We assume that measurable improvements can already be achieved in the companies as part of the study. It seems important to us to put companies in touch with tools to see how they can be integrated into internal processes.
We must be clear that no company can afford to forego productivity gains from the use of AI in software engineering in the medium term. Anyone who doesn't design their software development in line with the times and use modern technology for this purpose in the next few years will hardly be able to stand up to the competition. We are now talking about a paradigm shift: For companies, it is no longer a matter of introducing yet another new programming language, a new framework, a new database or a new process model.

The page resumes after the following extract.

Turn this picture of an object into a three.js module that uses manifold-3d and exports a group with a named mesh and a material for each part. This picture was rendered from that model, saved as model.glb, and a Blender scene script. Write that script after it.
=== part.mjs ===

In the next few years, it will be a matter of optimizing and redesigning the complex manufacturing process of software with AI.
And with this paradigm shift, study participants then enjoy the benefit of early entry?
Exactly – they have the advantage of the early use of this technology to make their own software development competitive and fit for the future. This paradigm shift will play a major role in determining whether companies can be successful with their software development in the future.
How can you participate?
The study starts in January, until then we are accepting project proposals. We then discuss with the applicants whether their project is suitable - it should have a certain minimum size and have already reached a certain runtime. Then we ask which software repositories will be used to ensure that we can implement the connection to our analysis systems. If everything fits, we observe, interpret and analyze the software development processes with AI-based methods from January. At the end, we evaluate and improve them.
Prof. Döllner, thank you very much for the interview!